--- begin Recorded data ---

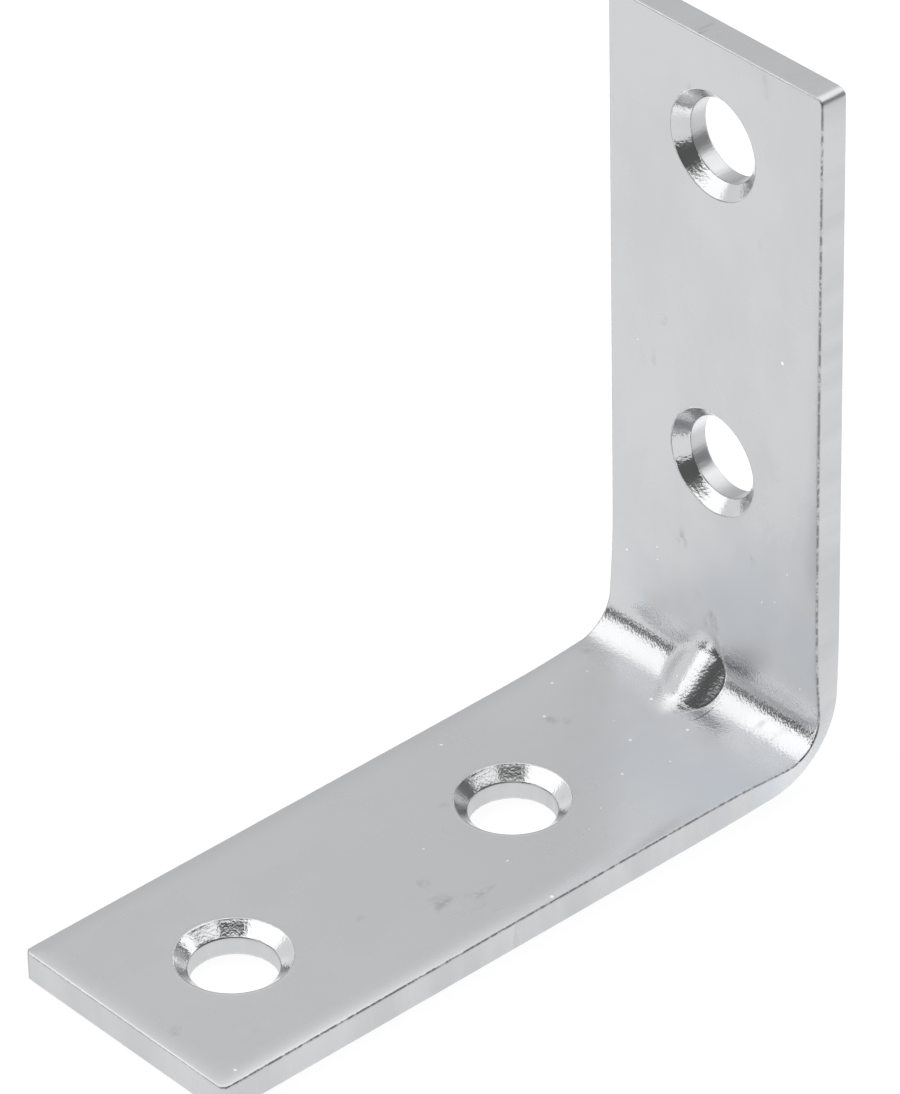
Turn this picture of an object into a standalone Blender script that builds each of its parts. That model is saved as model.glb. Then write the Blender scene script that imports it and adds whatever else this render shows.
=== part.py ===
"""Corner brace bracket: one steel strap, bent to a right angle, with a pressed rib across the inside
of the bend and two countersunk screw holes in line on each leg.

Frame: X across the strap, Y along the foot leg (the bend is at +Y), Z up the wall leg.
The origin is at the middle of the footprint, on the underside of the foot leg.
"""
import math

import bmesh
import bpy
from mathutils import Vector

mm = 0.001

# Driving dimensions
foot_length = 50.8 * mm          # from the back of the wall leg to the free end
wall_length = 49.55 * mm         # from the underside to the free end
strap_width = 18.4 * mm
thickness = 2.1 * mm
inner_bend_radius = 2.5 * mm
outer_bend_radius = 5.5 * mm     # pressed hard, so the wall thins a little at the bend
foot_holes = (19.15 * mm, 42.0 * mm)   # hole centres, from the back of the wall leg
wall_holes = (19.25 * mm, 42.35 * mm)  # hole centres, from the underside
hole_radius = 2.8 * mm
countersink_radius = 3.68 * mm
countersink_depth = 0.82 * mm
corner_radius = 0.6 * mm         # plan rounding of the free ends' corners
edge_rollover = 0.22 * mm        # rounding where the punch drew the inner face's edges down
bulge_inner = 0.42 * mm          # the inner side of a bend spreads sideways
bulge_outer = -0.18 * mm         # and the outer side draws in
bulge_reach = 3.2 * mm
rib_centre = -0.3 * mm           # the rib's crest line lies a little to one side of the middle
rib_spans = (2.7 * mm, 1.8 * mm)  # how far its left and right flanks reach
rib_powers = (1.6, 2.6)          # and how they fall away: higher is flatter on top and steeper below
rib_crest = 2.5 * mm             # all rib heights are along the 45 degree line out of the inner corner
rib_fall = 1.46 * mm             # from the crest to the ends of the spans
dent_radius = 1.5 * mm
dent_top_height = 0.7 * mm

back_y = foot_length / 2
bend_steps = 12
hole_steps = 48
rib_steps = 20
end_margin = 1.0 * mm            # how far a cutter runs past the face it cuts


def clear_scene():
    for obj in list(bpy.data.objects):
        bpy.data.objects.remove(obj, do_unlink=True)


def steel_material():
    """Bright zinc plating on mild steel."""
    material = bpy.data.materials.new("zinc_plated_steel")
    material.use_nodes = True
    shader = material.node_tree.nodes["Principled BSDF"]
    shader.inputs["Base Color"].default_value = (0.62, 0.63, 0.65, 1.0)
    shader.inputs["Metallic"].default_value = 1.0
    shader.inputs["Roughness"].default_value = 0.32
    return material


def new_object(name, bm):
    mesh = bpy.data.meshes.new(name)
    bmesh.ops.recalc_face_normals(bm, faces=bm.faces)
    bm.to_mesh(mesh)
    bm.free()
    obj = bpy.data.objects.new(name, mesh)
    bpy.context.scene.collection.objects.link(obj)
    return obj


def strap_stations():
    """Pairs of outer and inner points (y, z) along the strap, with the distance from mid-bend."""
    stations = []
    outer_centre = Vector((back_y - outer_bend_radius, outer_bend_radius))
    inner_offset = thickness + inner_bend_radius
    inner_centre = Vector((back_y - inner_offset, inner_offset))
    half_arc = inner_bend_radius * math.pi / 4
    straight = [1.5 * mm, 3.5 * mm, 6.0 * mm, 9.0 * mm]

    foot_runs = [back_y - inner_offset - step for step in reversed(straight)]
    for y in [-back_y] + foot_runs:
        distance = half_arc + (back_y - inner_offset - y)
        stations.append((Vector((y, 0.0)), Vector((y, thickness)), distance))
    for step in range(bend_steps + 1):
        angle = math.pi / 2 * step / bend_steps
        ray = Vector((math.sin(angle), -math.cos(angle)))
        distance = abs(angle - math.pi / 4) * inner_bend_radius
        outer = outer_centre + outer_bend_radius * ray
        inner = inner_centre + inner_bend_radius * ray
        stations.append((outer, inner, distance))
    wall_runs = [inner_offset + step for step in straight]
    for z in wall_runs + [wall_length]:
        distance = half_arc + (z - inner_offset)
        stations.append((Vector((back_y, z)), Vector((back_y - thickness, z)), distance))
    return stations


def bent_strap():
    """A rectangular section carried along the L, a little wider inside the bend than outside it."""
    bm = bmesh.new()
    rings = []
    for outer, inner, distance in strap_stations():
        spread = math.exp(-(distance / bulge_reach) ** 2 / 2)
        outer_half = strap_width / 2 + bulge_outer * spread
        inner_half = strap_width / 2 + bulge_inner * spread
        corners = [(-outer_half, outer), (outer_half, outer), (inner_half, inner), (-inner_half, inner)]
        rings.append([bm.verts.new((x, point.x, point.y)) for x, point in corners])
    for ring in (rings[0], rings[-1]):
        bm.faces.new(ring)
    for first, second in zip(rings, rings[1:]):
        for side in range(4):
            following = (side + 1) % 4
            bm.faces.new((first[side], first[following], second[following], second[side]))

    ends = [rings[0], rings[-1]]
    end_corners = [bm.edges.get((ring[a], ring[b])) for ring in ends for a, b in ((1, 2), (3, 0))]
    bmesh.ops.bevel(bm, geom=end_corners, offset=corner_radius, segments=4, profile=0.5, affect="EDGES")
    bmesh.ops.bevel(bm, geom=inner_face_edges(bm), offset=edge_rollover, segments=2, profile=0.5,
                    affect="EDGES", clamp_overlap=True)
    return new_object("corner_brace", bm)


def faces_inward(face):
    """True for the faces on the inside of the L: the foot's top, the wall's front and the bend between."""
    direction = face.normal.z - face.normal.y
    return abs(face.normal.x) < 0.3 and direction > 0.9


def inner_face_edges(bm):
    """The outline of the inside face, without the free ends' own faces."""
    bmesh.ops.recalc_face_normals(bm, faces=bm.faces)
    inner = set()
    for face in bm.faces:
        centre = face.calc_center_median()
        on_free_end = centre.y < -back_y + 0.01 * mm or centre.z > wall_length - 0.01 * mm
        if faces_inward(face) and not on_free_end:
            inner.add(face)
    return [edge for edge in bm.edges if sum(face in inner for face in edge.link_faces) == 1]


def screw_hole_cutters():
    """Turned cutters: a straight shank that opens into a cone at the inner face."""
    slope = (countersink_radius - hole_radius) / countersink_depth
    outline = [
        (0.0, -end_margin),
        (hole_radius, -end_margin),
        (hole_radius, thickness - countersink_depth),
        (countersink_radius + slope * end_margin, thickness + end_margin),
        (0.0, thickness + end_margin),
    ]
    across = Vector((1, 0, 0))
    placings = [(Vector((0, back_y - place, 0)), Vector((0, 0, 1))) for place in foot_holes]
    placings += [(Vector((0, back_y, place)), Vector((0, -1, 0))) for place in wall_holes]

    bm = bmesh.new()
    for centre, inward in placings:
        verts = [bm.verts.new(centre + radius * across + depth * inward) for radius, depth in outline]
        edges = [bm.edges.new(pair) for pair in zip(verts, verts[1:])]
        bmesh.ops.spin(bm, geom=verts + edges, cent=centre, axis=inward, angle=2 * math.pi,
                       steps=hole_steps, use_merge=True)
    bmesh.ops.remove_doubles(bm, verts=bm.verts, dist=0.001 * mm)
    return new_object("screw_hole_cutters", bm)


def corner_point(across, along, height):
    """A point from the inside corner: across X, along the 45 degree run, and out along its normal."""
    diagonal = math.sqrt(0.5)
    return Vector((
        across,
        back_y - thickness + (along - height) * diagonal,
        thickness + (along + height) * diagonal,
    ))


def diagonal_bar(name, section, reach):
    """A bar with this section (x, height), laid at 45 degrees across the inside corner.
    reach(height) is half its length at that height, so a bar can end parallel to the legs."""
    bm = bmesh.new()
    starts = [bm.verts.new(corner_point(x, -reach(height), height)) for x, height in section]
    ends = [bm.verts.new(corner_point(x, reach(height), height)) for x, height in section]
    bm.faces.new(starts)
    bm.faces.new(ends)
    for side in range(len(section)):
        following = (side + 1) % len(section)
        bm.faces.new((starts[side], starts[following], ends[following], ends[side]))
    return new_object(name, bm)


def pressed_rib():
    """The rib that stiffens the bend: a long slope on the left, a steeper one on the right.
    Each flank falls by rib_fall * (way from the crest line / span) ^ power, and is carried on a little
    further so that it sinks into the bend. The rib's ends sink into the legs' inner faces."""
    root_height = 0.5 * mm
    sunk = 0.7 * mm
    carried_on = 1.12
    section = []
    for side, span, power in zip((-1, 1), rib_spans, rib_powers):
        shares = [carried_on * step / rib_steps for step in range(rib_steps + 1)]
        flank = [(rib_centre + side * span * way, rib_crest - rib_fall * way ** power) for way in shares]
        section += list(reversed(flank)) if side < 0 else flank[1:]
    section.append((section[-1][0], root_height))
    section.append((section[0][0], root_height))
    return diagonal_bar("rib", section, lambda height: height + sunk)


def outside_dent():
    """The hollow that the same press leaves on the outside of the bend, behind the rib."""
    outside_height = -4.0 * mm
    dent_reach = 7.0 * mm
    section = [(rib_centre + dent_radius, outside_height)]
    for step in range(rib_steps + 1):
        angle = math.pi * step / rib_steps
        height = dent_top_height - dent_radius + dent_radius * math.sin(angle)
        section.append((rib_centre + dent_radius * math.cos(angle), height))
    section.append((rib_centre - dent_radius, outside_height))
    return diagonal_bar("outside_dent", section, lambda height: dent_reach)


def combine(target, tool, operation):
    """Boolean with a hidden tool, kept live on the target."""
    modifier = target.modifiers.new(tool.name, "BOOLEAN")
    modifier.operation = operation
    modifier.solver = "EXACT"
    modifier.object = tool
    tool.hide_render = True
    tool.display_type = "WIRE"


def smooth_with_sharp_edges(obj, angle):
    obj.data.shade_smooth()
    obj.data.set_sharp_from_angle(angle=angle)


clear_scene()
brace = bent_strap()
brace.data.materials.append(steel_material())
smooth_with_sharp_edges(brace, math.radians(25))
combine(brace, pressed_rib(), "UNION")
combine(brace, outside_dent(), "DIFFERENCE")
combine(brace, screw_hole_cutters(), "DIFFERENCE")
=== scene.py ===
import math

import bmesh
import bpy
import numpy as np
from mathutils import Matrix, Vector


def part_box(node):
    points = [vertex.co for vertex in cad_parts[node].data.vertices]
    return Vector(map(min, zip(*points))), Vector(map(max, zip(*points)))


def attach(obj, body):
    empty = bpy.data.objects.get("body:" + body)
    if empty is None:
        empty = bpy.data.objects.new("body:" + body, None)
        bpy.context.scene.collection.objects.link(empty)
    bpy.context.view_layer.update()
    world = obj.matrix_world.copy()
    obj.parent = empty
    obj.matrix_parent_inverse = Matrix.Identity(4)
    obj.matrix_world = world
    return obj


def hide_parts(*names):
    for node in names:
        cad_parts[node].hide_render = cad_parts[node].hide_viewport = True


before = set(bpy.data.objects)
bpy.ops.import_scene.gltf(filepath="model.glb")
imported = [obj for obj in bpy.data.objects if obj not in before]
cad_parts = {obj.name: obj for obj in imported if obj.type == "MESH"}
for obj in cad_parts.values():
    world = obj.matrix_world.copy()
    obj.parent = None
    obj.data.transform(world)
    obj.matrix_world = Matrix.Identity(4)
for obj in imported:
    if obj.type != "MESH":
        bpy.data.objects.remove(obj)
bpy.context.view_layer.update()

mm = 0.001
scene = bpy.context.scene
low, high = (np.array(corner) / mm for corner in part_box("corner_brace"))   # in millimetres


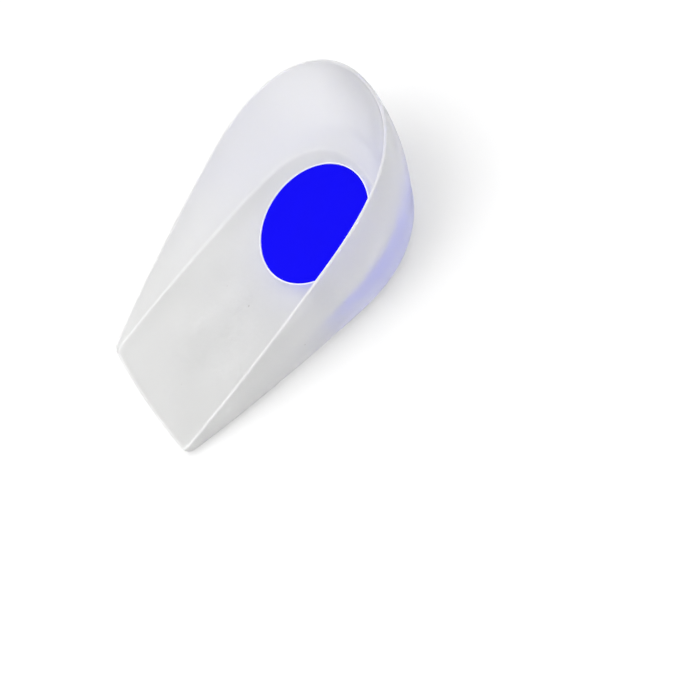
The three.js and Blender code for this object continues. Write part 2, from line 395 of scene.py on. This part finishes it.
gel_shader.inputs["Emission Color"].default_value = HIGHLIGHT_WHITE

frost = nodes.new("ShaderNodeTexNoise")
frost.inputs["Scale"].default_value = 900
frost.inputs["Detail"].default_value = 2
links.new(gel_place.outputs["Object"], frost.inputs["Vector"])
frost_rough = nodes.new("ShaderNodeMapRange")
frost_rough.inputs["To Min"].default_value = 0.4
frost_rough.inputs["To Max"].default_value = 0.5
links.new(frost.outputs["Fac"], frost_rough.inputs["Value"])
links.new(frost_rough.outputs["Result"], gel_shader.inputs["Roughness"])
frost_bump = nodes.new("ShaderNodeBump")
frost_bump.inputs["Strength"].default_value = 0.12
frost_bump.inputs["Distance"].default_value = 0.0002
links.new(frost.outputs["Fac"], frost_bump.inputs["Height"])
links.new(frost_bump.outputs["Normal"], gel_shader.inputs["Normal"])
gel_cup.data.materials.append(gel)

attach(gel_cup, "root")
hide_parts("gel_cup")


# The blue heel pad
# A plug of softer blue gel, cast into its pocket under the heel bone, with a soft round edge and a
# barely crowned top that stands a little above the clear floor.
PAD_PROUD = 0.25
PAD_CROWN = 0.12
PAD_EDGE_ROUND = 0.6
PAD_SIDES = 128
PAD_RINGS = 7
RING_SPREAD = 0.97
pad_height = PAD_DEPTH + PAD_PROUD
pad_place = (0, (PAD_FROM_TOE - CUP_LENGTH / 2) * MM, floor_top(PAD_FROM_TOE) * MM)

bpy.ops.object.select_all(action="DESELECT")
bpy.ops.mesh.primitive_cylinder_add(vertices=PAD_SIDES, radius=PAD_WIDTH / 2 * MM, depth=pad_height * MM,
                                    location=(0, 0, (PAD_PROUD - pad_height / 2) * MM))
heel_pad = bpy.context.object
heel_pad.name = "heel_pad_blue"
bpy.ops.object.transform_apply(location=True, rotation=False, scale=False)
bpy.ops.object.mode_set(mode="EDIT")
bpy.ops.mesh.select_mode(type="EDGE")
bpy.ops.mesh.select_all(action="DESELECT")
plug = bmesh.from_edit_mesh(heel_pad.data)
for edge in plug.edges:
    if all(corner.co.z > 0 for corner in edge.verts):
        edge.select_set(True)
bmesh.update_edit_mesh(heel_pad.data)
bpy.ops.mesh.bevel(offset=PAD_EDGE_ROUND * MM, segments=6, affect="EDGES")
bpy.ops.mesh.select_mode(type="FACE")
bpy.ops.mesh.select_all(action="DESELECT")
plug = bmesh.from_edit_mesh(heel_pad.data)
for face in plug.faces:
    if face.normal.z > 0.99 and len(face.verts) == PAD_SIDES:
        face.select_set(True)
bmesh.update_edit_mesh(heel_pad.data)
ring_width = RING_SPREAD * PAD_WIDTH / 2 / (PAD_RINGS + 1)
for ring in range(PAD_RINGS):
    bpy.ops.mesh.inset(thickness=ring_width * MM)
plug = bmesh.from_edit_mesh(heel_pad.data)
for corner in plug.verts:
    if corner.co.z > (PAD_PROUD - 0.001) * MM:
        spread = math.hypot(corner.co.x, corner.co.y) / (PAD_WIDTH / 2 * MM)
        corner.co.z += PAD_CROWN * MM * (1 - spread ** 2)
bmesh.update_edit_mesh(heel_pad.data)
bpy.ops.object.mode_set(mode="OBJECT")
heel_pad.scale = (1, PAD_LENGTH / PAD_WIDTH, 1)
heel_pad.rotation_euler = (math.atan(FLOOR_SLOPE), 0, 0)
heel_pad.location = pad_place
bpy.ops.object.transform_apply(location=True, rotation=True, scale=True)
bpy.ops.object.shade_smooth_by_angle(angle=math.radians(50))

BLUE = (0.003, 0.001, 0.83, 1)
BLUE_DEEP = (0.0035, 0.0012, 0.78, 1)
# The paler side blue and its glow are painted light on the pad's sides
BLUE_SIDE_PAINTED_LIGHT = (0.2, 0.23, 0.83, 1)
SIDE_PAINTED_GLOW = 0.5
blue_gel = bpy.data.materials.new("soft_blue_gel")
blue_gel.use_nodes = True
nodes, links = blue_gel.node_tree.nodes, blue_gel.node_tree.links
blue_shader = nodes["Principled BSDF"]
blue_shader.inputs["Roughness"].default_value = 0.5
blue_shader.inputs["Specular IOR Level"].default_value = 0.03
blue_shader.inputs["Subsurface Weight"].default_value = 0.1
blue_shader.inputs["Subsurface Radius"].default_value = (0.2, 0.2, 1)
blue_shader.inputs["Subsurface Scale"].default_value = 0.0015
blue_place = nodes.new("ShaderNodeTexCoord")
blue_cloud = nodes.new("ShaderNodeTexNoise")
blue_cloud.inputs["Scale"].default_value = 120
links.new(blue_place.outputs["Object"], blue_cloud.inputs["Vector"])
blue_tint = nodes.new("ShaderNodeMix")
blue_tint.data_type = "RGBA"
blue_tint.inputs[6].default_value = BLUE
blue_tint.inputs[7].default_value = BLUE_DEEP
links.new(blue_cloud.outputs["Fac"], blue_tint.inputs[0])

# Painted light: the sides are painted paler and made to glow, for the light that reaches them through
# the gel
blue_seat = nodes.new("ShaderNodeMapping")
blue_seat.vector_type = "TEXTURE"
blue_seat.inputs["Location"].default_value = pad_place
blue_seat.inputs["Rotation"].default_value = (math.atan(FLOOR_SLOPE), 0, 0)
links.new(blue_place.outputs["Object"], blue_seat.inputs["Vector"])
blue_height = nodes.new("ShaderNodeSeparateXYZ")
links.new(blue_seat.outputs["Vector"], blue_height.inputs["Vector"])
side_light_mask = nodes.new("ShaderNodeMapRange")
side_light_mask.inputs["From Min"].default_value = -0.0001
side_light_mask.inputs["From Max"].default_value = -0.0006
links.new(blue_height.outputs["Z"], side_light_mask.inputs["Value"])
side_painted_light = nodes.new("ShaderNodeMix")
side_painted_light.data_type = "RGBA"
side_painted_light.inputs[7].default_value = BLUE_SIDE_PAINTED_LIGHT
links.new(side_light_mask.outputs["Result"], side_painted_light.inputs[0])
links.new(blue_tint.outputs[2], side_painted_light.inputs[6])
links.new(side_painted_light.outputs[2], blue_shader.inputs["Base Color"])
side_painted_glow = nodes.new("ShaderNodeMath")
side_painted_glow.operation = "MULTIPLY"
side_painted_glow.inputs[1].default_value = SIDE_PAINTED_GLOW
links.new(side_light_mask.outputs["Result"], side_painted_glow.inputs[0])
links.new(side_painted_glow.outputs[0], blue_shader.inputs["Emission Strength"])
blue_shader.inputs["Emission Color"].default_value = BLUE_SIDE_PAINTED_LIGHT

blue_grain = nodes.new("ShaderNodeTexNoise")
blue_grain.inputs["Scale"].default_value = 1100
links.new(blue_place.outputs["Object"], blue_grain.inputs["Vector"])
blue_bump = nodes.new("ShaderNodeBump")
blue_bump.inputs["Strength"].default_value = 0.15
blue_bump.inputs["Distance"].default_value = 0.0002
links.new(blue_grain.outputs["Fac"], blue_bump.inputs["Height"])
links.new(blue_bump.outputs["Normal"], blue_shader.inputs["Normal"])
heel_pad.data.materials.append(blue_gel)

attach(heel_pad, "root")
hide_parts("heel_pad")


# The floor and the light
# A plain pale table under a bright, even studio tent, with one large soft light above.
bpy.ops.object.select_all(action="DESELECT")
bpy.ops.mesh.primitive_plane_add(size=6, location=(0, 0, -0.0001))
table = bpy.context.object
table.name = "pale_table"
pale = bpy.data.materials.new("pale_table")
pale.use_nodes = True
pale_shader = pale.node_tree.nodes["Principled BSDF"]
pale_shader.inputs["Base Color"].default_value = (0.9, 0.9, 0.9, 1)
pale_shader.inputs["Roughness"].default_value = 0.8
pale_shader.inputs["Specular IOR Level"].default_value = 0.2
table.data.materials.append(pale)

tent = bpy.data.worlds.new("studio_tent")
tent.use_nodes = True
tent.node_tree.nodes["Background"].inputs["Color"].default_value = (1, 1, 1, 1)
tent.node_tree.nodes["Background"].inputs["Strength"].default_value = 0.89
bpy.context.scene.world = tent


def soft_light(name, place, aim, size, power):
    """A large square light, turned towards a point."""
    light_data = bpy.data.lights.new(name, "AREA")
    light_data.size = size
    light_data.energy = power
    light = bpy.data.objects.new(name, light_data)
    bpy.context.scene.collection.objects.link(light)
    light.location = place
    light.rotation_euler = (Vector(aim) - Vector(place)).to_track_quat("-Z", "Y").to_euler()


soft_light("overhead_light", (-0.15, -0.2, 0.9), (0, 0, 0), 0.8, 3.5)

--- end Recorded data ---

Problem to work on » Identify lines with the string "vertices". Copy each one.

Final result »
    points = [vertex.co for vertex in cad_parts[node].data.vertices]
bpy.ops.mesh.primitive_cylinder_add(vertices=PAD_SIDES, radius=PAD_WIDTH / 2 * MM, depth=pad_height * MM,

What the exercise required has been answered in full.